The album's highlights include "400 Lux," which documents the science of maintaining teenage relationships highly susceptible to boredom; "Still Sane," which discusses the duality of fame and sanity; and the album's first single, "Tennis Courts," aka the blueprint for the art of not caring. Without question though, Pure Heroine's clear-cut standout is the upbeat "Buzzcut Season," which tells a very simple story about small town suburban life with such vivid imagery it places you at the scene. Lorde and her co-constructor, fellow New Zealander Joel Little, created a very consistent product that plays well from start to finish, and the electro pop influence brings an added dimension to the music. Upon a third or fourth listen, the tunes are just as catchy as they were when the sounds were fresh and unexplored, and that is the mark of, not only a great pop debut, but a solid album in general.
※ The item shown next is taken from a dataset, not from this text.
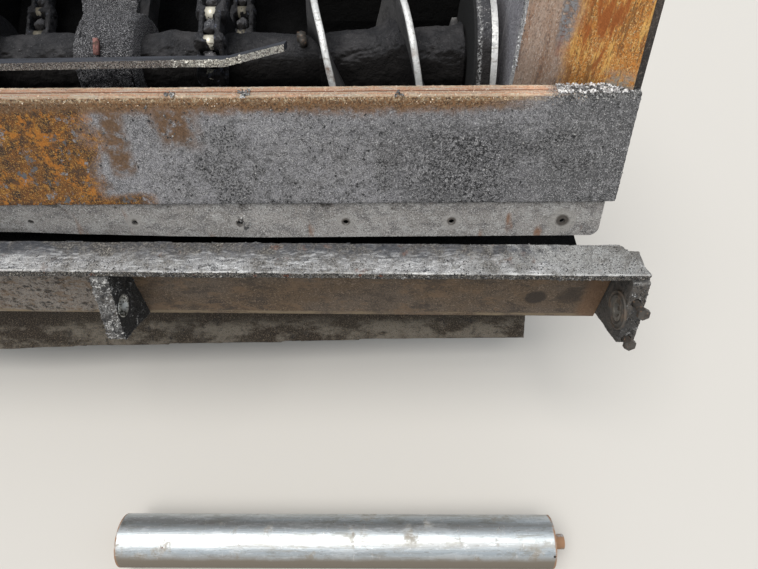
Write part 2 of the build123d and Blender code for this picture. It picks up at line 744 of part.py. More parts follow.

Lorde's Pure Heroine doesn't set out to sway you on any of the issues shaping the social climate today, but it does remind you they exist, and that's a good thing. Where the problems arise is when that awareness detracts from the fun or vice versa. If it looks like a pop album and sounds like a pop album then it is a pop album, and sabotaging that pop foundation by completely pounding its ideologies into the ground leads one to detach from the music and question its purpose. Still, in spite of that, Lorde's debut establishes her as a true player on the international stage, and sets her up from even bigger things in the future. She's in the business of not caring, but she clearly cares a lot about her craft, and if she takes great care it wont be long until she's a global phenomenon. For now though, the world — and the web — waits.